Tomorrow's workout...maybe speed run or maybe just a short few miles.  I usually do the speed runs on Tues, but this week I am kind of messed up since I did my long run yesterday.  Honestly, it was nice to have no pressure of a long run today.  It is nice once in a while.  Next weekend is another 16 miles.  I get pretty jazzed about the upper teens.  Just makes me feel strong. 
I want to thank my BFF.  This weekend was significant for me.  I have never done the girls night away or even the girls evening away.  It was nice and it was so nice to just be a friend and not a wife or mother for a bit.  I learned a lot about her and I think she learned a lot more about so thank you, BFF, for everything.  You have enriched my life in ways that I can never really explain.  I admire you so much and enjoy our friendship.  It is a lovely thing to have! 
Off to make "healthy" pancakes.

Saturday, June 1, 2013

One half marathon down and maybe another to go...
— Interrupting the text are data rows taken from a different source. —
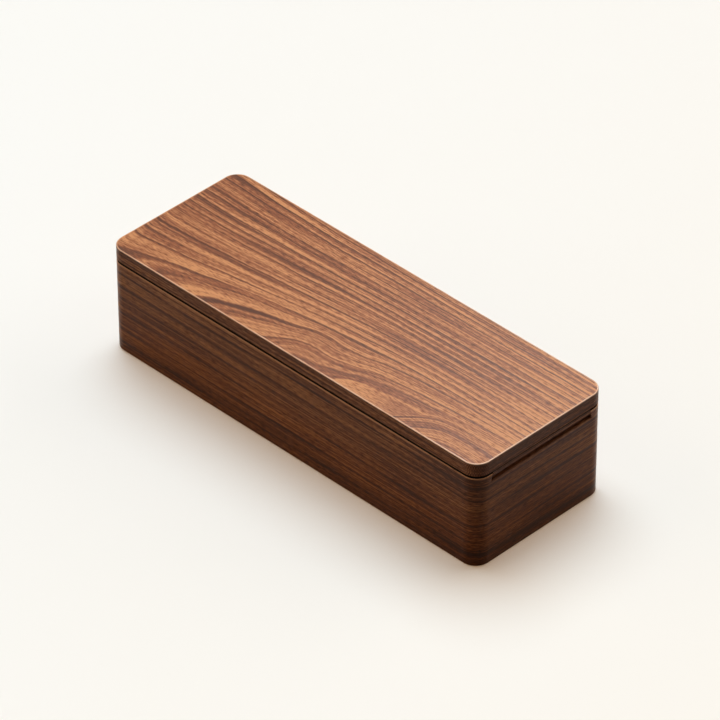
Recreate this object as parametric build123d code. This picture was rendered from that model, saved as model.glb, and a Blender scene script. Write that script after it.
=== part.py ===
"""Keepsake box in walnut, with a lid that slides out along a dovetail.

Four mitred walls with rounded outer corners stand round a bottom panel that floats in their grooves.
A blind spline crosses each mitre. The lid is a board as large as the box, rebated along its under edges
to leave a runner, and stepped in by a hair all round its foot, so that a thin shadow line runs above the
walls. The runner's sides slope outwards as they go down, under the matching slope inside the two long
walls, so the lid can slide along the box but not lift off. The wall at the open end is lower between its
corners, and the runner passes over it. A bevel under the runner's end takes a fingernail. A felt liner
lies on the bottom panel.

Millimetres. X runs along the box, and the lid slides out towards +X. Y runs across it, and Z is up.
The origin is the middle of the footprint, on the surface that the box stands on.
"""

import math
import os

from build123d import *

# Overall size
box_length = 240.0
box_width = 84.0
box_height = 59.0
corner_radius = 8.0

# Walls, mitred at the corners
wall_thickness = 10.0
foot_arris = 0.8
rim_arris = 0.5

# Lid above the rim
lid_thickness = 8.3
lid_top_arris = 0.4
lid_under_arris = 0.4

# Shadow line under the lid's edge
seam_height = 1.0
seam_depth = 1.5

# Dovetail slot below the rim, and the lid's runner that slides in it
slot_depth = 3.8
dovetail_angle = 10.0
runner_side_clearance = 0.15
runner_under_clearance = 0.4
runner_stop_clearance = 0.5

# Fingernail bevel under the runner's outer end
nail_bevel_height = 1.9
nail_bevel_depth = 2.5

# Bottom panel, its tongue, and the groove that holds it
bottom_recess = 4.0
bottom_panel_thickness = 5.5
tongue_thickness = 2.9
groove_clearance = 0.1
groove_depth = 4.0
panel_movement_gap = 0.5

# Blind splines across the mitres
spline_width = 7.0
spline_thickness = 2.0
spline_glue_room = 0.4
spline_groove_distance = 4.0
spline_slot_distance = 4.0

# Felt liner
liner_thickness = 1.5
liner_gap = 0.5
liner_corner_radius = 1.5

# Worked out from the sizes above
rim_height = box_height - lid_thickness
slot_floor = rim_height - slot_depth
runner_depth = slot_depth - runner_under_clearance
runner_foot = rim_height - runner_depth
seam_top = rim_height + seam_height
inner_length = box_length - 2 * wall_thickness
inner_width = box_width - 2 * wall_thickness
dovetail_slope = math.tan(math.radians(dovetail_angle))
groove_height = tongue_thickness + groove_clearance
groove_top = bottom_recess + groove_height
floor_height = bottom_recess + bottom_panel_thickness
spline_foot = groove_top + spline_groove_distance
spline_height = slot_floor - spline_slot_distance - spline_foot
corner_arc_inset = corner_radius * (1 - math.sqrt(0.5))
spline_inset = (wall_thickness + corner_arc_inset) / 2
corner_signs = {
    "front_left": (-1, -1),
    "front_right": (1, -1),
    "back_right": (1, 1),
    "back_left": (-1, 1),
}
from_below = (Align.CENTER, Align.CENTER, Align.MIN)


def rounded_block(foot, top, foot_radius, top_radius):
    """A slab with the box's outline from height foot to top, its lower and upper edges eased."""
    outline = RectangleRounded(box_length, box_width, corner_radius)
    block = Pos(0, 0, foot) * extrude(outline, top - foot)
    upper_edges = block.faces().sort_by(Axis.Z)[-1].edges()
    block = fillet(upper_edges, top_radius)
    lower_edges = block.faces().sort_by(Axis.Z)[0].edges()
    return fillet(lower_edges, foot_radius)


def dovetail_bar(half_width, depth, x_from, x_to):
    """A bar along X whose sides slope outwards below the rim, and stand upright just above it."""
    half_width_below = half_width + depth * dovetail_slope
    top = seam_top + lid_under_arris
    section = Polygon(
        (-half_width, top),
        (-half_width, rim_height),
        (-half_width_below, rim_height - depth),
        (half_width_below, rim_height - depth),
        (half_width, rim_height),
        (half_width, top),
        align=None,
    )
    return extrude(Plane.YZ.offset(x_from) * section, x_to - x_from)


def spline_bar(x_sign, y_sign, width, height):
    """An upright bar across one mitre, square to it and centred on it."""
    upright = Box(width, spline_thickness, height, align=from_below)
    centre_x = x_sign * (box_length / 2 - spline_inset)
    centre_y = y_sign * (box_width / 2 - spline_inset)
    return Pos(centre_x, centre_y, spline_foot) * Rot(0, 0, -45 * x_sign * y_sign) * upright


def wall_ring():
    """All four walls in one ring, with the cavity, groove, dovetail slot and spline slots cut."""
    ring = rounded_block(0, rim_height, foot_arris, rim_arris)
    ring -= Box(inner_length, inner_width, rim_height, align=from_below)
    groove = Box(
        inner_length + 2 * groove_depth,
        inner_width + 2 * groove_depth,
        groove_height,
        align=from_below,
    )
    ring -= Pos(0, 0, bottom_recess) * groove
    ring -= dovetail_bar(inner_width / 2, slot_depth, -inner_length / 2, box_length / 2)
    slot_width = spline_width + 2 * spline_glue_room
    slot_height = spline_height + spline_glue_room
    for x_sign, y_sign in corner_signs.values():
        ring -= spline_bar(x_sign, y_sign, slot_width, slot_height)
    return ring


def ease_open_rim(wall):
    """Rounds the outer top edge of the open end's wall, where the runner passes over it."""
    outer_face = wall.faces().sort_by(Axis.X)[-1]
    edges_across = outer_face.edges().filter_by(Axis.Y)
    slot_edge = edges_across.filter_by(lambda edge: abs(edge.center().Z - slot_floor) < rim_arris)
    return fillet(slot_edge, rim_arris)


def mitred_walls():
    """The ring cut into its four walls along the corner diagonals."""
    half_length = box_length / 2
    half_width = box_width / 2
    ridge = half_length - half_width
    sectors = {
        "front_wall": [(-half_length, -half_width), (half_length, -half_width), (ridge, 0), (-ridge, 0)],
        "back_wall": [(half_length, half_width), (-half_length, half_width), (-ridge, 0), (ridge, 0)],
        "closed_end_wall": [(-half_length, half_width), (-half_length, -half_width), (-ridge, 0)],
        "open_end_wall": [(half_length, -half_width), (half_length, half_width), (ridge, 0)],
    }
    ring = wall_ring()
    walls = {}
    for name, corners in sectors.items():
        sector = extrude(Polygon(*corners, align=None), rim_height)
        walls[name] = ring & sector
    walls["open_end_wall"] = ease_open_rim(walls["open_end_wall"])
    return walls


def mitre_splines():
    """One blind spline for each corner."""
    splines = {}
    for corner, (x_sign, y_sign) in corner_signs.items():
        splines[f"mitre_spline_{corner}"] = spline_bar(x_sign, y_sign, spline_width, spline_height)
    return splines


def bottom_panel():
    """A panel rebated along its upper edges, so that a thin tongue runs in the walls' groove."""
    field = Box(
        inner_length - 2 * panel_movement_gap,
        inner_width - 2 * panel_movement_gap,
        bottom_panel_thickness,
        align=from_below,
    )
    reach = groove_depth - panel_movement_gap
    tongue = Box(inner_length + 2 * reach, inner_width + 2 * reach, tongue_thickness, align=from_below)
    return Pos(0, 0, bottom_recess) * (field + tongue)


def felt_liner():
    """A sheet of felt cut to the floor of the cavity."""
    outline = RectangleRounded(
        inner_length - 2 * liner_gap, inner_width - 2 * liner_gap, liner_corner_radius
    )
    return Pos(0, 0, floor_height) * extrude(outline, liner_thickness)


def sliding_lid():
    """The board over the whole box, with the runner that is left below it between the long walls."""
    board = rounded_block(seam_top, box_height, lid_under_arris, lid_top_arris)
    foot = RectangleRounded(
        box_length - 2 * seam_depth, box_width - 2 * seam_depth, corner_radius - seam_depth
    )
    board += Pos(0, 0, rim_height) * extrude(foot, seam_height + lid_under_arris)
    stop_end = -inner_length / 2 + runner_stop_clearance
    runner = dovetail_bar(inner_width / 2 - runner_side_clearance, runner_depth, stop_end, box_length / 2)
    bevel = Polygon(
        (box_length / 2, runner_foot),
        (box_length / 2, runner_foot + nail_bevel_height),
        (box_length / 2 - nail_bevel_depth, runner_foot),
        align=None,
    )
    return board + runner - extrude(Plane.XZ * bevel, box_width, both=True)


def main():
    os.makedirs("parts", exist_ok=True)
    pieces = mitred_walls()
    pieces |= mitre_splines()
    pieces["bottom_panel"] = bottom_panel()
    pieces["felt_liner"] = felt_liner()
    pieces["sliding_lid"] = sliding_lid()
    for name, piece in pieces.items():
        export_step(piece, f"parts/{name}.step")


main()
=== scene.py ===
"""Looks of the walnut keepsake box: its wood, its felt liner and the pale studio that it stands in.

The walls, splines, bottom panel and lid are the frame's own solids, and get their wood here. The felt
liner is modelled here, where the frame has a plain one. Metres, in the frame's axes: X runs along the
box and the lid slides out towards +X, Y runs across it, and Z is up from the surface that it stands on.
The wood's patterns are worked out in millimetres, from each point's place in the box.
"""

import math

import bmesh
import bpy
from mathutils import Matrix, Vector


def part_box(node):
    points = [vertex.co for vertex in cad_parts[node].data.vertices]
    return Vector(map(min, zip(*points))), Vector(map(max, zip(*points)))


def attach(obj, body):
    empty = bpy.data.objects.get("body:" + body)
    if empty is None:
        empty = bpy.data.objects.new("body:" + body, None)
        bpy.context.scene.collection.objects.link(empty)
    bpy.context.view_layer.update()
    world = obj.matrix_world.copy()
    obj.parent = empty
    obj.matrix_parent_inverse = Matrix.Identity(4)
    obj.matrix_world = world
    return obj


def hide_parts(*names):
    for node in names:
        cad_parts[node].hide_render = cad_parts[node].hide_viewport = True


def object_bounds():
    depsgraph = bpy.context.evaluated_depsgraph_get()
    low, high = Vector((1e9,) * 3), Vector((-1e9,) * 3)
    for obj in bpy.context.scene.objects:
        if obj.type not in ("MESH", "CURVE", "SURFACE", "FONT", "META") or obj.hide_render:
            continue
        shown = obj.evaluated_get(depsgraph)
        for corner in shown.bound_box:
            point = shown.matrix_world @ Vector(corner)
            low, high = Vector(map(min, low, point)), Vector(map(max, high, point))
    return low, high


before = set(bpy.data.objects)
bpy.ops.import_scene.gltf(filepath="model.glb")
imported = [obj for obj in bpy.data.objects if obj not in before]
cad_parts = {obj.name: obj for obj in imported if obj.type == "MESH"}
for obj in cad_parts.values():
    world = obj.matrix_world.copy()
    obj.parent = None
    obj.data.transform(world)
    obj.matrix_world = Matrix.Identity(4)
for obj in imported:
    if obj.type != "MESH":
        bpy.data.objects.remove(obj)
cad_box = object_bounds()

bl_info = {
    "name": "Keepsake Box",
    "version": (1, 0, 0),
    "blender": (4, 5, 0),
    "location": "View3D > Sidebar > Keepsake Box",
    "description": "Finishes a walnut box with a sliding lid, lays its felt liner and sets up a studio",
    "category": "Object",
}

MM = 0.001

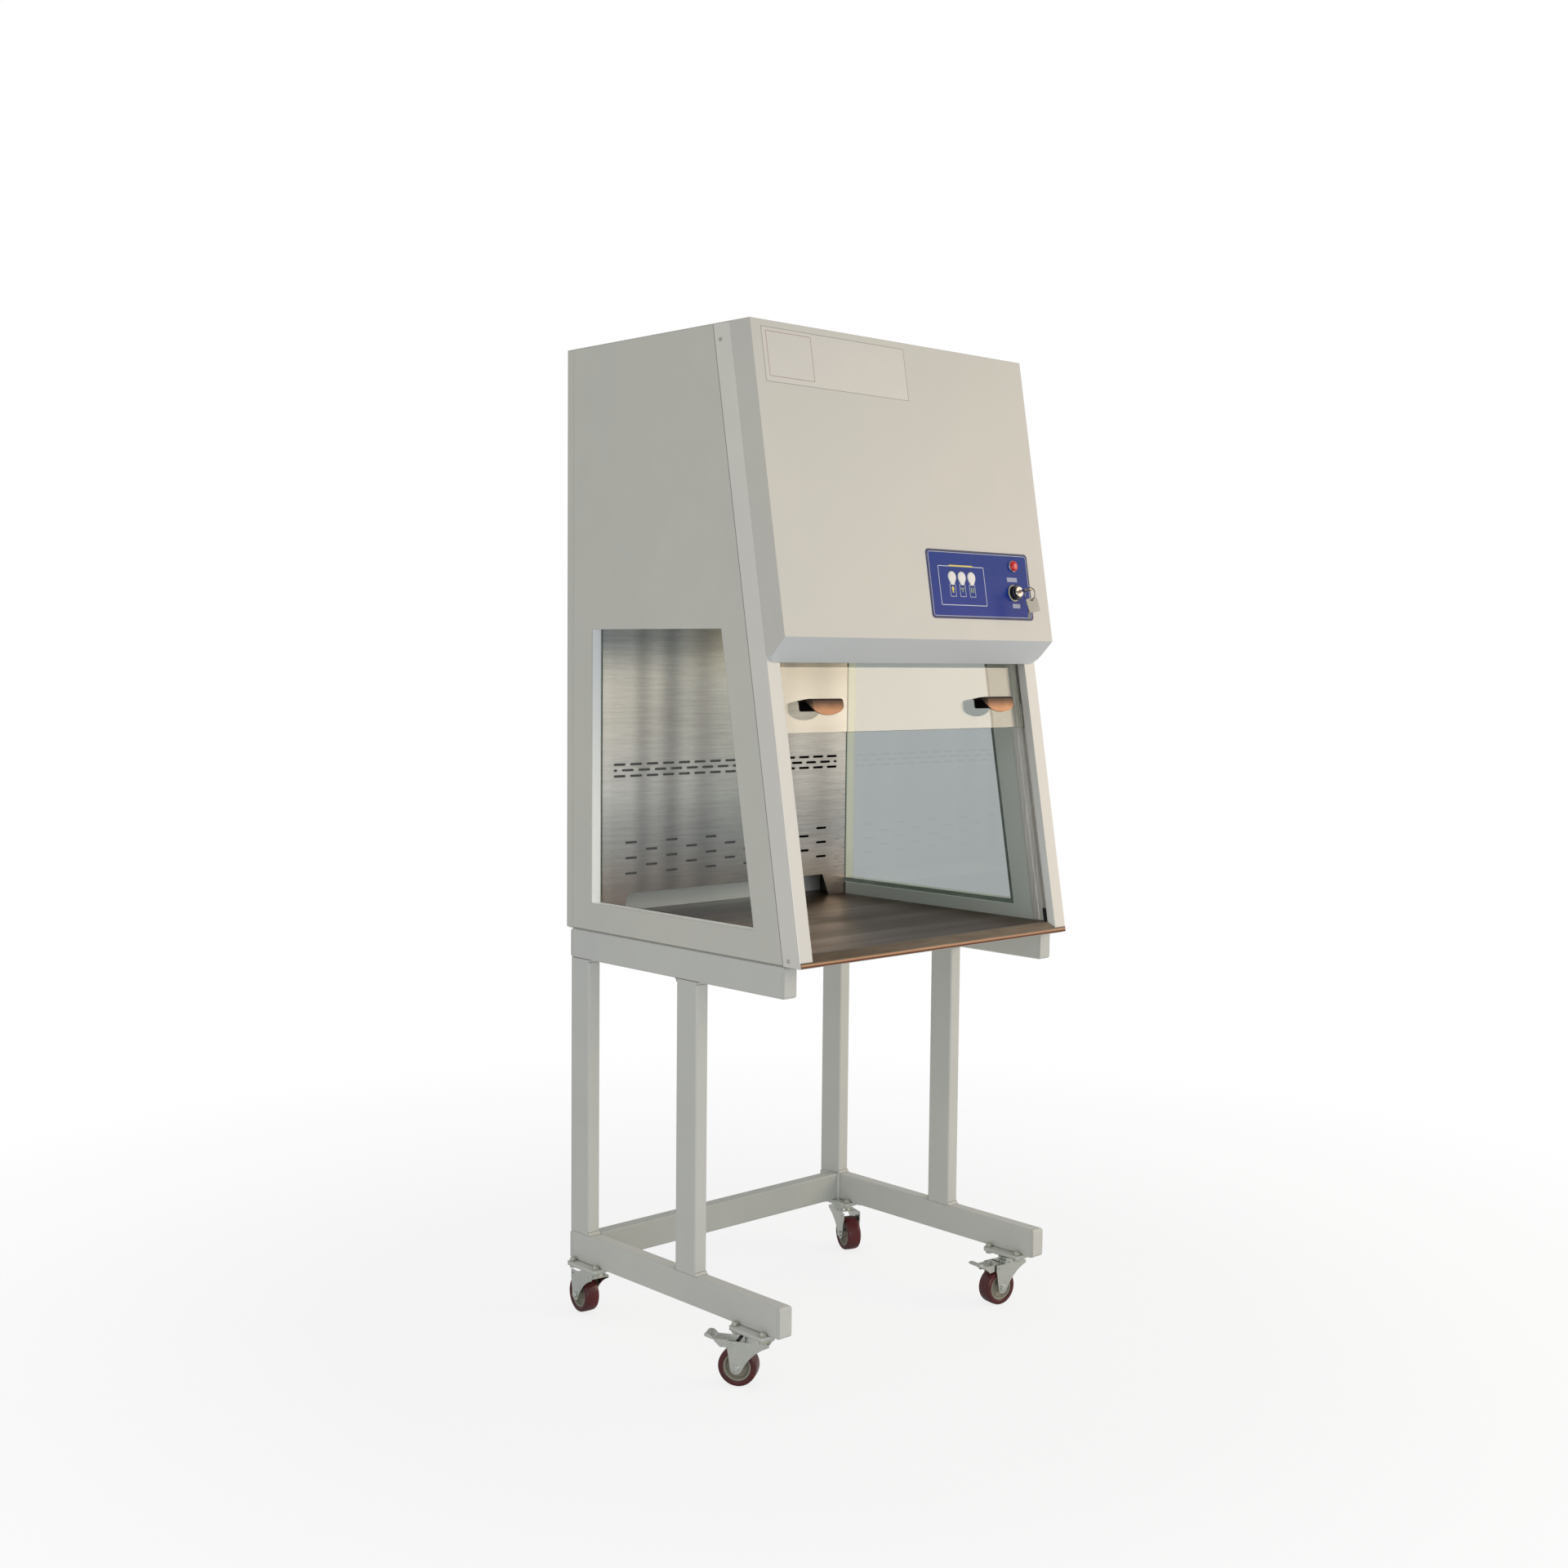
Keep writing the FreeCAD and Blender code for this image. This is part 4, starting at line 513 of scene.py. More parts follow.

Not a stellar time today, but it is done.  It was meant to be more fun than anything else anyways.  Happy belated Birthday to my BFF.  This was her birthday trip so we wanted to enjoy it.  Hubby did ok with the kids.  I am actually kind of impressed, but that is another story.  So I lived it up today and had two slices of pizza, onion rings and a beer and half.  Talk about living it up...I never drink. 
Starting tomorrow, I am going on a health run and counting every single freaking calorie and workout.  I warned the hubby.  It may not be too fun for him, but I think he will get used to it.  I cook so I am not sure that he has a choice anyways.  (Love you, Babe.)  I want us to be our best and I think we can accomplish that with some small tweaks in our diet.  It is no secret that I am not very happy with myself, and only I can fix that, right.  Here is what I promise.  Tomorrow am, I weigh myself and post it and keep track at least once per week along with logging my workouts here.  Think it will keep me honest and on track?  We will see.  I do make one more pledge to myself.  The sugar and the candy.  Gone.  I will refrain from the candy.  It is just added sugar and I consume too much sugar as it is so no more candy.  I will do the performance gummies or beans for running the long runs to which I am back next week, but other than that, I am off of it.  No more alcohol either, but I do not really drink anyways. 
In the meantime, my beer was awesome, the pizza tasted so good, and the onion rings were nice and greasy, just the way that they should be and I feel no guilt about any of it...for once.  Tomorrow may bring the guilt, but I am hoping to focus on what I can do going forward instead.